In 2004, she was on the ABA Commission on Women in the Profession, Pathways to Leadership, but probably her most memorable involvement was serving as the ABA’s representative at the 2013 terrorist proceedings at Guantanamo Bay, related to the 9/11 attack. She acted as an observer; ABA was one of eight organizations invited, to encourage transparency.

“I’m actually hoping to go back. Those proceedings have gone in fits and starts, but it’s a military jury, the judge is a military officer, and every single defendant has at least one military officer on their legal team, so there’s a really fascinating dynamic,” she says.

Starting about 20 years ago when Enslen asked former ABA President Dennis Archer to help her get involved, she has served in a variety of ways, including as one of the first chairs of its Dispute Resolution Section.

“When I first started with the ABA, the Dispute Resolution section literally was just a committee. We would go around the country doing this dog and pony show about why dispute resolution was important and the wave of the future. But there was a lot of hostility.

“One of the things I?said then, and which was true, is that clients are going to demand this. These are smart people, they can see the benefits.” Enslen said she hopes to increase the percentage of her practice devoted to mediation and arbitration, which is now about a third.

Her role on the seven-person Executive Committee, which lasts only a year, is intensive. “To be honest I wouldn’t want to do this for longer than a year, it’s a huge commitment, but I do think that what the ABA does in furtherance of the rule of law in our profession is really important.” Noting that in-person meetings last a day or sometimes two days, she adds, “I always come away from those meetings reminded of why I wanted to become a lawyer.” She will continue as a member of the House of Delegates when her executive committee term ends.

Enslen’s Warner Norcross colleague Dawn Garcia Ward was also honored, as “a woman who has wholly embraced and allowed herself to be shaped by her culture.”

Ward comes from a small town in New Mexico, Belen, where her Hispanic family goes back hundreds of years. “It’s south of Albuquerque about 40 minutes, far enough away that it’s quite different,” she says. “New Mexico is just magical.

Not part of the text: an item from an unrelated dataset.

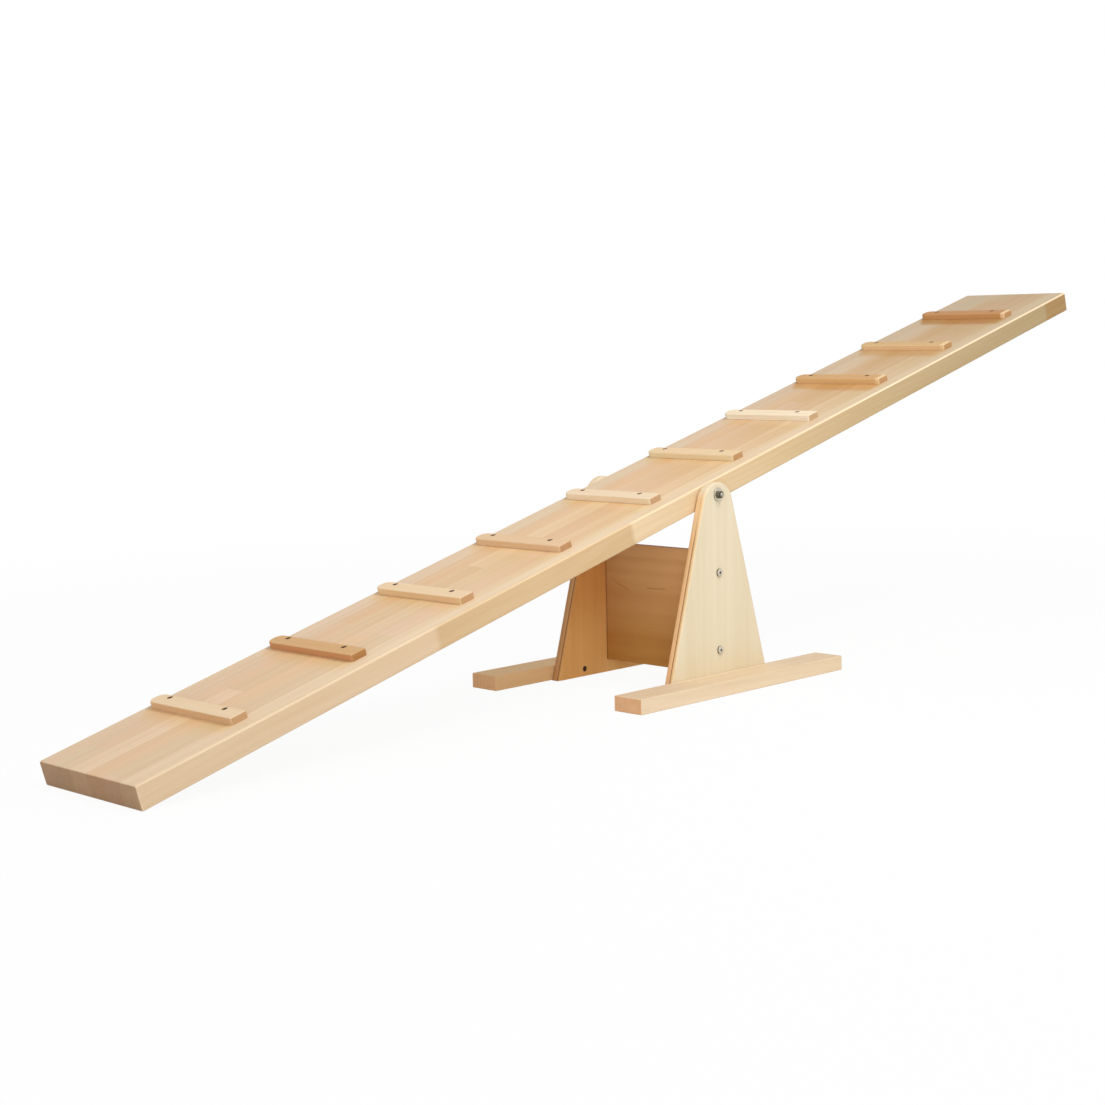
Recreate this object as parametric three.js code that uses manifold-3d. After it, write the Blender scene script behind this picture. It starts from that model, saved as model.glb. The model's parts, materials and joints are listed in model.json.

“People laugh when I get excited that it’s raining, but in New Mexico that’s the way it is. It doesn’t rain as often, so everybody just gets a little more excited. From a vantage point you can see the rain coming in from the mountains; it’s gorgeous.”

Interestingly, Ward was not raised speaking Spanish, and although she studied it in college, she is not fluent. “Parents felt like they needed their children’s first language to be English, in order to assimilate into the community. My grandparents speak it but my parents really didn’t, so they couldn’t pass it on to me. It’s sad really. We lost something there. But they thought this was right, it was how the kids would survive in the new world.”

This is a tale told by many who would love to have the language keys to know more about their heritage, and Ward applauds the current trend in education that allows her daughter Gracie, 11, to learn Spanish in school.

She and her husband, Gracie, and son Nathan, who is 8, live in Holland.

Ward co-created the Hispanic Professional Women’s Group there. She says the group is extremely supportive and focuses on meeting challenges and helping members thrive.

A graduate of Notre Dame for both undergraduate and law degrees, Ward works out of Warner’s Holland office.

She specializes in record information management and information governance, advising companies on how to reduce legal risk and create records management programs that stand up in court.

“We call it getting rid of the ROT,” Ward says, laughing, “Redundant, Obsolete, and Trivial data.” In addition, Ward is working with a partner to bring a concept to market and get it patented.
She feels it is important that she has been able to carve out a non-traditional niche in a firm like Warner. “I think it’s so important for people to know you can be in a large law firm and pursue your career in the way you want, and you can also be influential,” she says.

Carole Bos has also pursued her career without bowing to external pressure, founding two law firms and engaging in special projects along the way.

After she graduated from Grand Valley State University with highest honors in history and Russian studies, and then from Thomas M. Cooley Law School, Bos started her career in 1981. “I’ll try to be diplomatic, and say that at the time the world wasn’t quite as friendly for female trial lawyers,” she notes.

So she went into practice with Jack Buchanan, and the firm thrived. Later, she says, Buchanan approached her and told her she needed to “get out of his shadow,” and although she was a bit timid at first, she started Bos and Glazier with another Buchanan and Bos attorney in 1995.

She also served as a Special Attorney to the U.S. Attorney General in 1997-1999.

Bos says she is a “trouble-shooter,” who often comes in late in a trial — or when a case has “gone off the rails” — and develops a winning strategy. In the famous Love Canal contamination civil suit, which had been going on for 16 years, she obtained a settlement within months. “I use a team approach, I just roll up my sleeves and say let’s do this,” she comments.

She is also a strong national advocate for individuals’ right to sue in product liability and personal injury areas, serving as co-chair of the ABA Section of Litigation Insurance Coverage Committee.

Another quirky and important contribution Bos has made is starting the website “Awesome Stories.” She said she was on the plane coming back from Washington D.C. in 1999 when she looked out at the Supreme Court building and thought she wanted to tell the stories behind how the national justices had shaped the law.

After she explored her first story, about why Joan of Arc was burned at the stake, Bos realized she wanted the website to be even broader than that and tell the back-story behind events that people often take for granted. For example, what causes a tsunami? How does the body take in oxygen?

She says the site, www.awesomestoreis.com, sometimes takes on a life of its own —  “Every subject has a story, and every chapter of that story is a story too” — but is always informed by her evidence-based background, trial advocacy training, and returning to the original documents.

“I ask myself, ‘How would I tell this story to a jury?’ I make it simple so everyone in the world can understand it.” She has been gratified and “amazed” by the extensive use of the site.

The influential women, named by the Grand Rapids Business Journal, were honored at a luncheon on Tuesday.